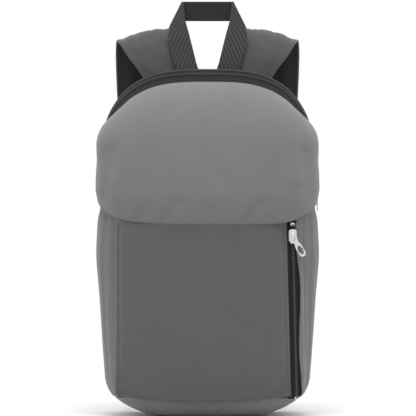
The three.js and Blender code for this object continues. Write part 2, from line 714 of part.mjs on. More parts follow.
// ---- grab handle: a flat loop of webbing standing between the straps ----
const handle = new THREE.Shape([
  new THREE.Vector2(10, 0), new THREE.Vector2(36, 0), new THREE.Vector2(46, handleRise - 38),
  new THREE.Vector2(45, handleRise - 28), new THREE.Vector2(31, handleRise),
  new THREE.Vector2(-31, handleRise), new THREE.Vector2(-45, handleRise - 28),
  new THREE.Vector2(-46, handleRise - 38), new THREE.Vector2(-36, 0), new THREE.Vector2(-10, 0),
  new THREE.Vector2(-19, handleRise - 38), new THREE.Vector2(-22, handleRise - 24),
  new THREE.Vector2(22, handleRise - 24), new THREE.Vector2(19, handleRise - 38),
]);
const handleMesh = add("grab_handle", upright(handle, 2.4, 1.2), webbing);
handleMesh.position.set(0, handleY, handleFoot);
handleMesh.rotation.x = -radians(handleLean);

export default daypack;
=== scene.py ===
import math

import bpy
import numpy as np
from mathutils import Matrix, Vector


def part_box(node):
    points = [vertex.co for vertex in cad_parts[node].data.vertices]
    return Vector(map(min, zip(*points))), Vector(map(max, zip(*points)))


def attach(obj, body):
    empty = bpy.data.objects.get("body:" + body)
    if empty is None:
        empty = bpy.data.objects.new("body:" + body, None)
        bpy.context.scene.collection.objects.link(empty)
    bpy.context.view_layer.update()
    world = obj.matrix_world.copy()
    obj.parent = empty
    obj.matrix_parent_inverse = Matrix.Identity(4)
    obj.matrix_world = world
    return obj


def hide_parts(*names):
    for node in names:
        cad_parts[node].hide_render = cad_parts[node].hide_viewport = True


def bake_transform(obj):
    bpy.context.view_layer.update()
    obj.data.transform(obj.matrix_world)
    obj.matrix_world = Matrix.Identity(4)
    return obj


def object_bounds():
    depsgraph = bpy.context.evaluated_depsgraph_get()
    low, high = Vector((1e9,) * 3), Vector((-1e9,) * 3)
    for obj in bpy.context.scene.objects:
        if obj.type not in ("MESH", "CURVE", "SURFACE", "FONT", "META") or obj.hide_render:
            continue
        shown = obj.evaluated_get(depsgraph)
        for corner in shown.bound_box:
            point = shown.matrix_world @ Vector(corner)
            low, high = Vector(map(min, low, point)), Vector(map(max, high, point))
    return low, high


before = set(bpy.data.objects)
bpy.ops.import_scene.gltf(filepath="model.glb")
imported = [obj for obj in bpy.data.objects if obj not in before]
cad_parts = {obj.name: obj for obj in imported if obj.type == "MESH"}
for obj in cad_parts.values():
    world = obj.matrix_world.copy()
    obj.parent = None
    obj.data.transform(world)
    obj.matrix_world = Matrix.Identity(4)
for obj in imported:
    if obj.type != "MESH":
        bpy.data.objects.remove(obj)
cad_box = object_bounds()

# ---------------------------------------------------------------------------------------------
# The studio: a small pale tabletop in a white room, one broad soft light overhead, two weak ones
# at the front, and a long lens straight in front of the bag, a little above its middle.
mm = 0.001
low, high = cad_box
bag_height = high.z - low.z

bpy.ops.object.select_all(action="DESELECT")
bpy.ops.mesh.primitive_plane_add(size=1.5, location=(0, 0, -0.0006))
floor = bpy.context.object
floor.name = "studio_table"
bpy.ops.object.mode_set(mode="EDIT")
bpy.ops.mesh.bevel(offset=0.3, segments=8, affect="VERTICES")
bpy.ops.object.mode_set(mode="OBJECT")
paper = bpy.data.materials.new("studio_paper")
paper.use_nodes = True
paper.node_tree.nodes["Principled BSDF"].inputs["Base Color"].default_value = (0.86, 0.86, 0.86, 1)
paper.node_tree.nodes["Principled BSDF"].inputs["Roughness"].default_value = 0.9
floor.data.materials.append(paper)

world = bpy.data.worlds.new("studio_world")
bpy.context.scene.world = world
world.use_nodes = True
world.node_tree.nodes["Background"].inputs["Color"].default_value = (1, 1, 1, 1)
world.node_tree.nodes["Background"].inputs["Strength"].default_value = 1.0
bpy.context.scene.view_settings.view_transform = "Standard"


def soft_light(name, place, size, power):
    data = bpy.data.lights.new(name, "AREA")
    data.shape = "SQUARE"
    data.size = size
    data.energy = power
    light = bpy.data.objects.new(name, data)
    bpy.context.scene.collection.objects.link(light)
    light.location = place
    aim = Vector((0, 0, 0.25)) - light.location
    light.rotation_euler = aim.to_track_quat("-Z", "Y").to_euler()


soft_light("overhead", (0, -0.75, 1.9), 1.0, 24)
soft_light("front_left", (-1.4, -2.2, 0.9), 1.2, 1.5)
soft_light("front_right", (1.4, -2.2, 0.9), 1.2, 1.5)

camera_distance = 8.0
camera_elevation = math.radians(1.8)
view_height = 0.4784
camera = bpy.data.objects.new("camera", bpy.data.cameras.new("camera"))
bpy.context.scene.collection.objects.link(camera)
camera.data.sensor_width = 36
camera.data.lens = 36 * camera_distance / view_height
aim = Vector((0.0005, 0, bag_height / 2))
back = Vector((0, -math.cos(camera_elevation), math.sin(camera_elevation)))
camera.location = aim + back * camera_distance
camera.rotation_euler = (-back).to_track_quat("-Z", "Y").to_euler()
camera.data.clip_end = 40
bpy.context.scene.camera = camera

# ---------------------------------------------------------------------------------------------
# Back panel: a foam pad between a black spacer-mesh cover and a thin lining, quilted by one
# upright and two level channels. It is the flat frame that the other panels are sewn round.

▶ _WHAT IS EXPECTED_
This exercise asks for the lines from the line with "handleMesh.position.set(0, handleY, handleFoot);" to the line with "obj.parent = empty", both lines included, set down exactly and with nothing else.

▶ _SOLVED PROBLEM_
handleMesh.position.set(0, handleY, handleFoot);
handleMesh.rotation.x = -radians(handleLean);

export default daypack;
=== scene.py ===
import math

import bpy
import numpy as np
from mathutils import Matrix, Vector


def part_box(node):
    points = [vertex.co for vertex in cad_parts[node].data.vertices]
    return Vector(map(min, zip(*points))), Vector(map(max, zip(*points)))


def attach(obj, body):
    empty = bpy.data.objects.get("body:" + body)
    if empty is None:
        empty = bpy.data.objects.new("body:" + body, None)
        bpy.context.scene.collection.objects.link(empty)
    bpy.context.view_layer.update()
    world = obj.matrix_world.copy()
    obj.parent = empty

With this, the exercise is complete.